Here’s what it means for your cheese plate
Your favorite stinky cheese may not be around for much longer. Genuine Camembert cheese—made on small French farms with raw milk and stamped with its place of origin—is slowly going extinct. Although France’s cheese wars (try not to giggle) ended with a win for the little guy, the disagreement also resulted in what could end the production of true Camembert. Because making real Camembert requires such a specific process, larger cheesemakers have dropped out of the business, choosing instead to make what is called Camembert fabrique en Normandie, which tastes slightly different than the true version.
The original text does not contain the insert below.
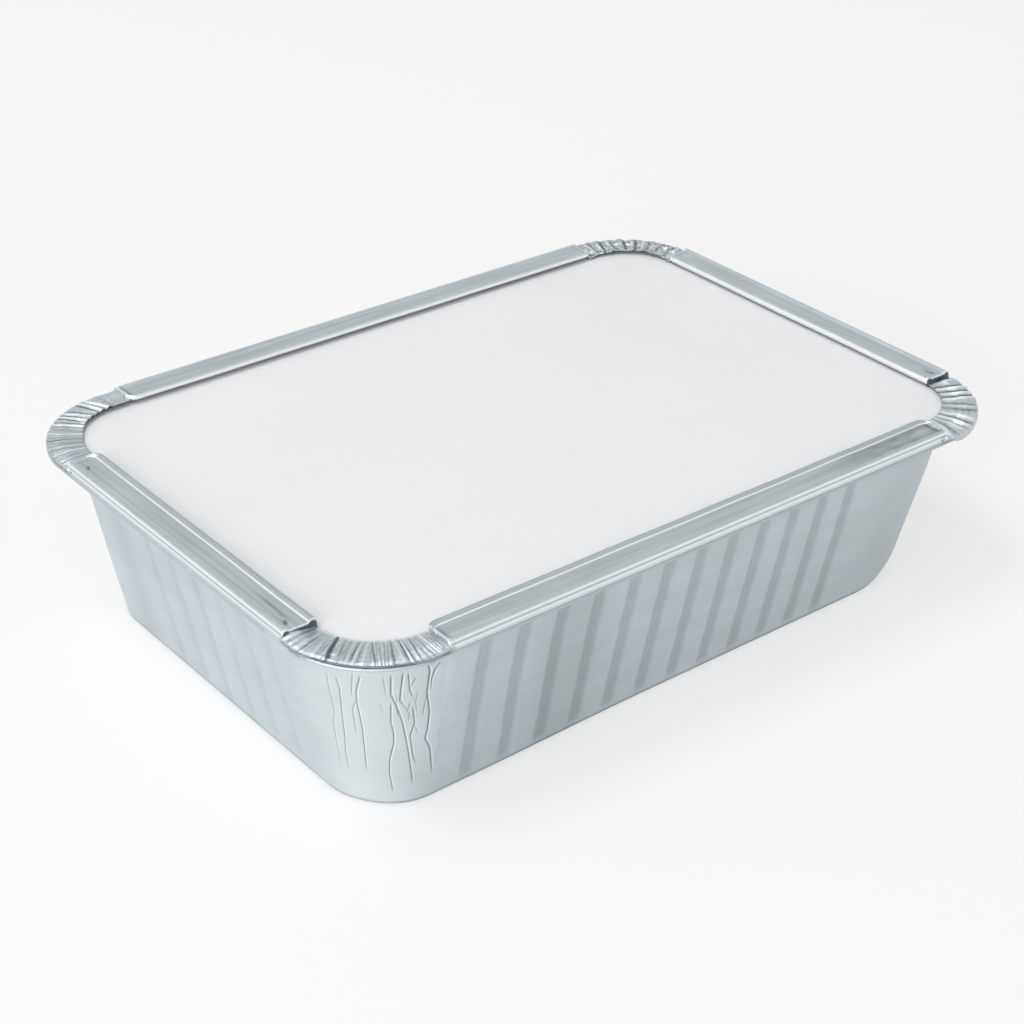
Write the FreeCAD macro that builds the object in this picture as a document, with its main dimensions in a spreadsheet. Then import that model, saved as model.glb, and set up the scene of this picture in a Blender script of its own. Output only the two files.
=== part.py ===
"""Foil food tray with a board lid that is held under the tray's folded rim.

Frame: the origin is the middle of the base's underside, +X runs along the long side,
+Y along the short side and +Z is up. All sizes are in millimetres.
"""
import FreeCAD, Part
import Sketcher
import math
import os

Vector = FreeCAD.Vector
Rotation = FreeCAD.Rotation

# Driving sizes: alias, value, what it measures.
SIZES = [
    ("rim_length", 210.0, "over the rim, along X"),
    ("rim_width", 148.5, "over the rim, along Y"),
    ("rim_corner", 25.0, "corner radius of the rim's outline"),
    ("flange_height", 47.8, "top of the flange above the table"),
    ("flange_width", 4.0, "from the rim's outline to the top of the wall"),
    ("foil_gauge", 0.2, "thickness of the foil"),
    ("wall_lean", 10.4, "how far the base lies inside the top of the wall"),
    ("base_corner", 16.0, "corner radius of the base"),
    ("base_round", 1.2, "round between the base and the wall"),
    ("lip_drop", 0.55, "how far the flange's folded lip hangs below the flange"),
    ("lip_height", 1.1, "height of the folded lip"),
    ("lip_width", 1.1, "width of the folded lip"),
    ("flute_radius", 2.5, "radius of a flute's hollow"),
    ("flute_depth", 0.5, "depth of a flute in the wall"),
    ("flute_foot", 1.2, "height at which a flute starts, just over the base's round"),
    ("flute_taper", 0.15, "how much closer each flute is than the last"),
    ("long_flute_count", 12, "flutes in a long wall"),
    ("long_flute_first", -65.0, "X of the first flute in a long wall"),
    ("long_flute_pitch", 11.2, "first pitch in a long wall"),
    ("short_flute_count", 6, "flutes in a short wall"),
    ("short_flute_first", 19.8, "Y of the first flute in a short wall"),
    ("short_flute_pitch", 10.65, "first pitch in a short wall"),
    ("strip_inset", 0.5, "middle of the strip's upright from the rim's outline"),
    ("strip_rise", 1.75, "straight upright of the strip, from the flange's underside"),
    ("flare_radius", 1.0, "bend where the upright flares outward"),
    ("flare_angle", 20.0, "degrees that the upright flares"),
    ("fold_radius", 0.85, "bend of the strip's outer fold"),
    ("dip_angle", 40.0, "degrees that the strip dips and rises beside its channel"),
    ("dip_radius", 1.0, "bend from the fold down into the channel"),
    ("channel_width", 4.6, "flat of the strip's channel"),
    ("lift_radius", 0.8, "bend from the channel up to the bead"),
    ("bead_radius", 1.05, "radius of the curled bead at the strip's free edge"),
    ("bead_curl", 290.0, "degrees that the bead is curled"),
    ("near_left_run", 26.5, "near long strip's left end, in from the rim's end"),
    ("near_right_run", 26.5, "near long strip's right end, in from the rim's end"),
    ("far_left_run", 29.7, "far long strip's left end, in from the rim's end"),
    ("far_right_run", 25.6, "far long strip's right end, in from the rim's end"),
    ("left_near_run", 25.1, "left short strip's near end, in from the rim's side"),
    ("left_far_run", 29.0, "left short strip's far end, in from the rim's side"),
    ("right_near_run", 23.3, "right short strip's near end, in from the rim's side"),
    ("right_far_run", 23.4, "right short strip's far end, in from the rim's side"),
    ("lid_thickness", 0.6, "thickness of the board"),
    ("lid_seat_gap", 0.05, "between the flange and the board"),
    ("lid_edge_gap", 0.35, "between the board's edge and the folded foil"),
    ("pleat_inset", 0.85, "foot of the pleats from the rim's outline"),
    ("pleat_lid_gap", 0.15, "between the board and the lowest foil over it"),
    ("pleat_width", 9.6, "how far the pleats reach in from the rim's outline"),
    ("pleat_bulge", 0.45, "how far the ridges swell past the rim's outline"),
    ("pleat_height", 1.75, "ridges above the board, at the outside"),
    ("pleat_depth", 0.95, "valleys below the ridges, at the outside"),
    ("pleat_edge_height", 0.75, "ridges above the board, at the inner edge"),
    ("pleat_tuck", 1.6, "how far the pleats run in under a strip's end"),
    ("pleat_end_gap", 0.3, "low foil left between a strip's end and the first pleat"),
    ("near_left_pleats", 16, "pleats in the near left corner"),
    ("far_left_pleats", 11, "pleats in the far left corner"),
    ("near_right_pleats", 9, "pleats in the near right corner"),
    ("far_right_pleats", 11, "pleats in the far right corner"),
]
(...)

Considering that the bigger cheese companies are prevailing in the market, true Camembert is disappearing.
Over a decade ago, France’s cheese wars over raw milk Camembert (also known as Camembert de Normandie, meaning literally “from Normandy”) was settled in favor of the small cheese farmers: French authorities declared that even cheese made from lightly pasteurized milk could not be called A.O.C. Camembert, or true Camembert de Normandie. Essentially, the A.O.C designation on the cheese’s label is meant to preserve the long history of small-batch raw milk cheeses, and to distinguish them from their mass-produced, pasteurized contemporaries in the market.
Unfortunately, once the larger Camembert manufacturers realized the strict limitations on how they would have to prepare the product in order to maintain an A.O.C rating, they simply stopped. Figuring out that they could cut corners and generate more product without greatly altering the cheese’s flavor, larger Camembert producers slapped a different qualifier on their label—Camembert fabrique en Normandie, or “made in Normandie"—and essentially sealed true Camembert’s fate.
Bloomberg reports that out of the 360 million wheels of Camembert produced annually, only four million are true Camembert de Normandie. And as larger cheese producers buy up small farms and take over the controlling portions of the cheese available for purchase, that percentage will only get smaller.
Of course, there is a distinct difference in flavor between the two Camemberts. But before you American foodies start to rage about preserving the terroir of the Camembert on your cheese plate, remember that the government doesn’t actually allow the real deal into the US. Due to potential pathogens in the unpasteurized milk, the FDA has ruled that any cheeses aged less than 60 days are illegal; true Camembert de Normandie is aged for 30. A few cheesemakers in the US make decent pasteurized versions, but if you really want to taste Camembert, better start saving up for a trip to France. And now with the threat of extinction, the sooner you could get there the better.